Liss-Riordan is never one to relent unless forced. Says her partner Lichten, admiringly, “She’s like a pit bull with a Chihuahua in her mouth.” Among the concessions Uber had to make to reach the April settlement was forgoing its practice of firing drivers without cause. “That’s a pretty big deal,” says Santa Clara University law professor Goldman. What’s more, drivers will no longer be deactivated for a low rate of pickups, will receive a warning before losing their job, and can contest a termination before a panel of their peers. An even bigger deal, Liss-Riordan says, was convincing the judges in both her Uber and Lyft cases to deny summary judgment. What this means is that companies will not be able to do away with lawsuits of this nature quickly and painlessly. “They were saying that any company that finds itself with a lawsuit for misclassification can find itself in front of a jury. And that’s big,” she says. “It’s a big price to put an end to the case, and it will continue to give companies pause before they play fast and loose with these rules.”
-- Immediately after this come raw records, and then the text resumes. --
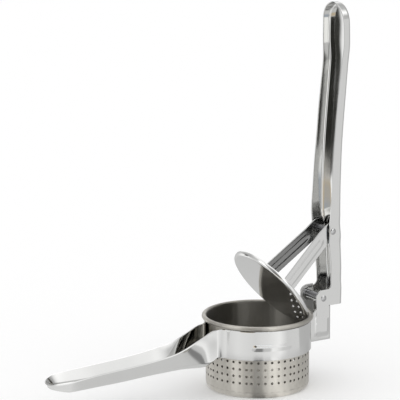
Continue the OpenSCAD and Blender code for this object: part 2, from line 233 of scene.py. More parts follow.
def face_outwards(piece, outward):
    """Turns the sheet over if more of it faces against the given outward direction."""
    facing = sum(face.normal.dot(outward(face.center)) * face.area for face in piece.data.polygons)
    edit(piece)
    if facing < 0:
        bpy.ops.mesh.flip_normals()
    leave_edit()


def add_modifier(piece, kind, **settings):
    activate(piece)
    bpy.ops.object.modifier_add(type=kind)
    modifier = piece.modifiers[-1]
    for key, value in settings.items():
        setattr(modifier, key, value)
    bpy.ops.object.modifier_apply(modifier=modifier.name)


def thicken(piece, thickness, edge_round):
    """Gives an outer skin its sheet thickness inwards, and rounds the cut edges."""
    add_modifier(piece, "SOLIDIFY", thickness=thickness * MM, offset=-1, use_even_offset=True,
                 use_quality_normals=True)
    if edge_round > 0:
        add_modifier(piece, "BEVEL", width=edge_round * MM, segments=2, limit_method="ANGLE",
                     angle_limit=math.radians(60), miter_outer="MITER_SHARP")


def smooth(piece, angle=35):
    activate(piece)
    bpy.ops.object.shade_smooth_by_angle(angle=math.radians(angle))


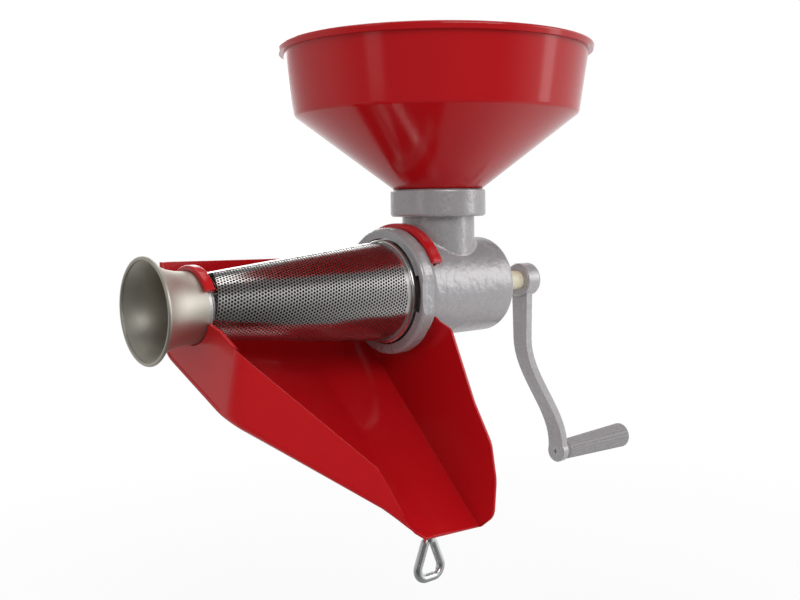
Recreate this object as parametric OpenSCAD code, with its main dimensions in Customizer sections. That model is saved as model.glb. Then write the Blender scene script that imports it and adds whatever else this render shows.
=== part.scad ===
// Hand-cranked food mill with a table clamp.
// Frame of the finished part: origin at the centre of the clamp jaw's seat, on the clamp
// screw's axis; +X along the barrel towards the crank, -X towards the waste spout,
// -Y the side the chute pours to, +Z up.
// Most pieces are drawn in the barrel frame: origin where the hopper's axis meets the
// barrel's axis.  Turned profiles are written as [radius, distance along the axis].

/* [Layout] */
// Height of the barrel's axis above the table
axis_height = 95; // [85:1:110]
// Distance from the clamp screw's axis to the hopper's axis
hopper_offset = 15; // [10:1:20]

/* [Hopper] */
// Diameter over the hopper's rim
hopper_rim_d = 245; // [180:1:280]
// Wall of the hopper
hopper_wall = 2.4; // [1.6:0.1:3.5]
// Height of the upright part of the hopper
hopper_band_h = 52.5; // [30:0.5:80]
// Height of the funnel part of the hopper
hopper_cone_h = 57; // [40:0.5:80]
// How far the upright wall leans in from top to bottom
hopper_lean = 7; // [3:0.5:14]
// How far the rim stands out from the wall
rim_overhang = 4.2; // [2.5:0.1:7]
// Depth of the turned-down rim
rim_depth = 5.2; // [3:0.1:8]
// Length of the spigot that stands in the collar
spigot_len = 14; // [8:0.5:15]

/* [Casting] */
// Outer radius of the barrel
barrel_r = 38.2; // [37:0.1:41]
// Wall of the barrel
barrel_wall = 4.6; // [3:0.1:6]
// Distance from the hopper's axis to the barrel's rear face
barrel_rear = 47.4; // [44:0.2:60]
// Thickness of the barrel's rear wall
rear_wall = 7; // [6:0.2:10]
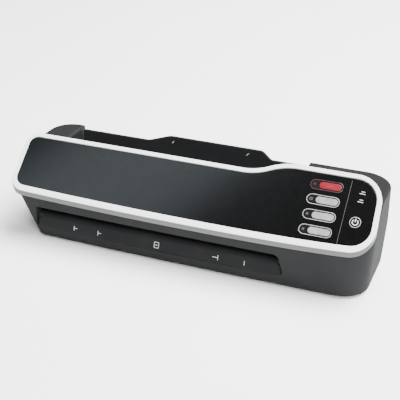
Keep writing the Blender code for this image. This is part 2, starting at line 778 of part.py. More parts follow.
def motor_centre():
    """Axis of the drive gear, in mesh with both lower roller gears."""
    ay, az = nip(HOT_Y, -1)
    by, bz = nip(PULL_Y, -1)
    span = math.hypot(by - ay, bz - az) / 2
    reach = MODULE * (ROLLER_TEETH + MOTOR_TEETH) / 2
    drop = math.sqrt(reach ** 2 - span ** 2)
    uy, uz = (by - ay) / (2 * span), (bz - az) / (2 * span)
    return (ay + by) / 2 + uz * drop, (az + bz) / 2 - uy * drop


def bearing_angle(a, b):
    return math.atan2(b[1] - a[1], b[0] - a[0])


def gear_train():
    centre = motor_centre()
    start = 0.0
    made = [gear("motor_gear", centre, MOTOR_TEETH, start, *GEAR_X, OUTPUT_R + RUN)]
    for label, y in (("hot", HOT_Y), ("pull", PULL_Y)):
        low, high = nip(y, -1), nip(y, 1)
        first = mesh_phase(bearing_angle(centre, low), start, MOTOR_TEETH, ROLLER_TEETH)
        second = mesh_phase(bearing_angle(low, high), first, ROLLER_TEETH, ROLLER_TEETH)
        bore = JOURNAL_R + RUN
        made.append(gear("gear_%s_lower" % label, low, ROLLER_TEETH, first, *GEAR_X, bore))
        made.append(gear("gear_%s_upper" % label, high, ROLLER_TEETH, second, *GEAR_X, bore))
    cy, cz = centre
    stations = [(GEAR_X[0] - 0.5, OUTPUT_R - 0.3), (GEAR_X[0], OUTPUT_R), (132.0, OUTPUT_R)]
    made.append(turned("output_shaft", cy, cz, stations))
    return made


def drive_unit():
    cy, cz = motor_centre()
    box_low = (121.0, cy - 14.0, 4.0)
    box_high = (147.0, cy + 14.0, 36.0)
    case = box("gearbox", box_low, box_high)
    join(case, turned("boss", cy, cz, [(118.0, 5.0), (122.0, 5.0)], 20))
    cut(case, turned("bore", cy, cz, [(115.0, OUTPUT_R + RUN), (133.0, OUTPUT_R + RUN)]))
    stations = [(147.3, 13.0), (148.3, 14.0), (176.0, 14.0), (177.0, 13.0), (177.0, 4.0), (179.0, 4.0)]
    motor = turned("drive_motor", cy, 19.5, stations)
    return [case, motor]


def heater_shoe(label, side):
    """Curved heated plate that wraps the outer half of a hot roller."""
    cy, cz = nip(HOT_Y, side)
    middle = PATH_RISE + math.pi / 2 * side
    inner, outer = SHOE_R
    angles = [middle + math.radians(SHOE_HALF) * (k / 5 - 1) for k in range(11)]
    profile = [(cy + outer * math.cos(a), cz + outer * math.sin(a)) for a in angles]
    profile += [(cy + inner * math.cos(a), cz + inner * math.sin(a)) for a in reversed(angles)]
    return along_x("heater_shoe_" + label, profile, *SHOE_X)


def thermostat():
    cy, cz = nip(HOT_Y, 1)
    points = []
    for u, v in ((-5, 15.5), (5, 15.5), (5, 20.0), (-5, 20.0)):
        y = cy + u * math.cos(PATH_RISE) - v * math.sin(PATH_RISE)
        z = cz + u * math.sin(PATH_RISE) + v * math.cos(PATH_RISE)
        points.append((y, z))
    return along_x("thermostat", points, -38.0, -20.0)


def boards():
    face = [(122.0, 1.0), (202.0, 3.5), (202.0, 50.0), (190.0, 63.0), (122.0, 63.0)]
    control = loft("control_board", [[on_panel(x, v, h) for x, v in face] for h in (-13.2, -11.6)])
    main = box("main_board", (120.0, 80.0, 7.0), (198.0, 104.0, 8.6))
    join(main, box("transformer", (178.0, 83.0, 8.0), (196.0, 101.0, 24.0)))
    join(main, upright("capacitor", 130.0, 92.0, 8.0, 26.0, 6.0, 6.0, 16))
    join(main, box("relay", (140.0, 86.0, 8.0), (148.0, 100.0, 22.0)))
    return [control, main]


def power_inlet():
    """Two-pin figure-eight socket flush in the rear wall."""
    body = along_y("power_inlet", bar(*INLET_AT, *INLET_SIZE, 0), 106.0, 118.8)
    cavity = bar(*INLET_AT, *INLET_CAVITY, 4.1)
    cut(body, along_y("cavity", cavity, 108.0, 125.0))
    made = [body]
    middle, z = INLET_AT
    for label, x in (("left", middle - INLET_PIN_HALF), ("right", middle + INLET_PIN_HALF)):
        angles = [2 * math.pi * k / 12 for k in range(12)]
        ring = [(x + INLET_PIN_R * math.cos(a), z + INLET_PIN_R * math.sin(a)) for a in angles]
        made.append(along_y("inlet_pin_" + label, ring, 108.2, 116.5))
    return made


FINISHES = {
    "charcoal_plastic": ((0.030, 0.031, 0.034), 0.45, 0.0),
    "white_trim": ((0.78, 0.79, 0.80), 0.30, 0.0),
    "gloss_black": ((0.012, 0.013, 0.015), 0.08, 0.0),
    "key_black": ((0.020, 0.021, 0.023), 0.25, 0.0),
    "red_light": ((0.75, 0.03, 0.04), 0.30, 0.0),
    "milky_light": ((0.60, 0.62, 0.64), 0.30, 0.0),
    "dark_rubber": ((0.015, 0.015, 0.016), 0.85, 0.0),
    "silicone": ((0.42, 0.10, 0.06), 0.55, 0.0),
    "steel": ((0.56, 0.57, 0.58), 0.32, 1.0),
    "aluminium": ((0.70, 0.71, 0.73), 0.38, 1.0),
    "nylon_white": ((0.72, 0.71, 0.66), 0.45, 0.0),
    "board_green": ((0.02, 0.14, 0.06), 0.45, 0.0),
    "brass": ((0.72, 0.55, 0.25), 0.30, 1.0),
    "grey_plastic": ((0.11, 0.11, 0.12), 0.50, 0.0),
}


def finish(items, look):
    """Give each object its own material, named after the object, and smooth its round faces."""
    colour, roughness, metallic = FINISHES[look]
    for item in items:
        item.data.shade_smooth()
        item.data.set_sharp_from_angle(angle=SMOOTH_UNDER)
        item.data.materials.clear()
        item.data.materials.append(material(item.name + "_mat", colour, roughness, metallic))


def set_origin(item, point):
    """Move an object's origin to a point without moving its surface."""
    for vert in item.data.vertices:
        vert.co -= point
    item.location = point


def build_case():
    form = shell_pair()
    twin = form.copy()
    twin.data = form.data.copy()
    bpy.context.scene.collection.objects.link(twin)
    finish([front_cover(form), rear_cover(twin)], "charcoal_plastic")
    finish([base_plate()], "grey_plastic")
    finish([trim_frame()], "white_trim")
    finish([top_panel()], "gloss_black")
    finish(feet(), "dark_rubber")


def build_controls():
    for index, s in enumerate(KEY_ROWS, 1):
        key, window = mode_key(index, s)
        for item in (key, window):
            set_origin(item, on_panel(KEY_MID, s, 0))
        finish([key], "key_black")
        finish([window], "red_light" if index == 1 else "milky_light")
    power = power_key()
    set_origin(power, on_panel(*POWER_AT, 0))
    finish([power], "key_black")
    finish([indicator_lens(k, s) for k, s in enumerate(LENS_ROWS, 1)], "milky_light")


def build_tray():
    tray = exit_tray()
    pins = hinge_pins()
    for item in [tray] + pins:
        set_origin(item, put(PATH_MID_X, HINGE_Y, HINGE_Z))
    finish([tray], "charcoal_plastic")
    finish(pins, "steel")


def build_feed():
    finish([side_plate("left", PLATE_LEFT_X), side_plate("right", PLATE_RIGHT_X)], "steel")
    finish(tie_bars(), "steel")
    for label, y in (("hot", HOT_Y), ("pull", PULL_Y)):
        left = bearing(label + "_left", y, PLATE_LEFT_X - 2.0)
        right = bearing(label + "_right", y, PLATE_RIGHT_X - 1.8)
        finish([left, right], "nylon_white")
        for place, side in (("upper", 1), ("lower", -1)):
            sleeve, shaft = roller("%s_%s" % (label, place), y, side)
            cy, cz = nip(y, side)
            for item in (sleeve, shaft):
                set_origin(item, put(PATH_MID_X, cy, cz))
            finish([sleeve], "silicone")
            finish([shaft], "steel")
    finish([heater_shoe("upper", 1), heater_shoe("lower", -1)], "aluminium")
    finish([thermostat()], "steel")


def build_drive():
    made = gear_train()
    centres = [motor_centre()]
    for y in (HOT_Y, PULL_Y):
        centres += [nip(y, -1), nip(y, 1)]
    centres.append(motor_centre())
    for item, (cy, cz) in zip(made, centres):
        set_origin(item, put(GEAR_X[0], cy, cz))
    finish(made[:-1], "nylon_white")
    finish(made[-1:], "steel")
    case, motor = drive_unit()
    finish([case], "grey_plastic")
    finish([motor], "steel")
    finish(boards(), "board_green")
    body, left, right = power_inlet()
    finish([body], "grey_plastic")
    finish([left, right], "brass")


def main():
    clear_objects()
    build_case()
    build_controls()
    build_tray()
    build_feed()
    build_drive()


main()
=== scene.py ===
"""Pouch laminator: the visual model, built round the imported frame.

Lengths are in millimetres in the part's working frame (x right, y to the rear,
z up from the underside of the shells); put() gives world metres.
"""
import math

import bmesh
import bpy
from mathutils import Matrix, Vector


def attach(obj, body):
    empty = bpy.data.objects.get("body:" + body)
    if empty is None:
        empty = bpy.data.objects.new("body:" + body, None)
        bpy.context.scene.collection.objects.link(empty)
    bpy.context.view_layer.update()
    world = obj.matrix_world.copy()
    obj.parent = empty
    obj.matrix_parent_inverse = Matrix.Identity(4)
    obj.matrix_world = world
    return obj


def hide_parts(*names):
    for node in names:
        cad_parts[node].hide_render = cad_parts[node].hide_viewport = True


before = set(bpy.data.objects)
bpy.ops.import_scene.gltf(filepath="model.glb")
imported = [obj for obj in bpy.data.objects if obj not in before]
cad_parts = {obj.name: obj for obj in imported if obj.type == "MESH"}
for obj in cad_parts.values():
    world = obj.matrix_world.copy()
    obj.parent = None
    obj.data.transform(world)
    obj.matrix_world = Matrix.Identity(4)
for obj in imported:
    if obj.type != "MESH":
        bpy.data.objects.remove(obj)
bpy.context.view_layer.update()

# Placement of the working frame
X_SHIFT = 1.6
Y_SHIFT = -57.15
FOOT_HEIGHT = 3.0

# Shells
WALL = 2.5
LEFT, RIGHT, LEFT_REAR = -215.0, 212.6, -209.0
LEFT_BASE, RIGHT_BASE = -187.0, 208.5
REAR = 119.0
FRONT_BASE, FRONT_TOP = 0.0, -2.1
BOW = 2.6
BOW_FADE, X_MID, HALF_WIDTH = 60.0, -1.0, 212.0
BULGE_Z = 55.0
BEND = 5.0
DECK_Z = 95.0
DECK_ROUND = 3.0
FOOT_ROUND = 1.2
SEAM_Y = 68.0
SEAM_HALF = 0.15
SLIP = 0.3
WEDGE_Y = 49.2
SIDES = ((LEFT_BASE, LEFT_BASE, RIGHT_BASE, FRONT_BASE, (15, 30, 30, 24)),
         (LEFT, LEFT_REAR, RIGHT, FRONT_TOP, (17, 26, 34, 27)))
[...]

There is evidence of this already. On-demand players such as Instacart, Shyp, Zirtual, and Honor have recently shifted course, reclassifying some of their workers as employees. “Everyone who wants to be Uber of the next thing—they’ve been watching these battles,” Liss-Riordan says. And, she is quick to point out, Uber may be paying $100 million to make this suit go away, but it hasn’t gotten the employment-classification monkey off its back. “No court has decided here whether these drivers are employees or independent contractors,” she says. At multiple times during our phone conversation in April, Liss-Riordan returned to her favorite point: “This was a settlement. Nothing has been decided.”
Before hanging up, I pushed her on my last question: What is your next chess move against Uber? Is this fight over? She hemmed and hawed over what to reveal publicly, before finally relenting. “Oh, OK,” she said, grinning audibly on the other end of the line. “You can say I’m not done with this company.”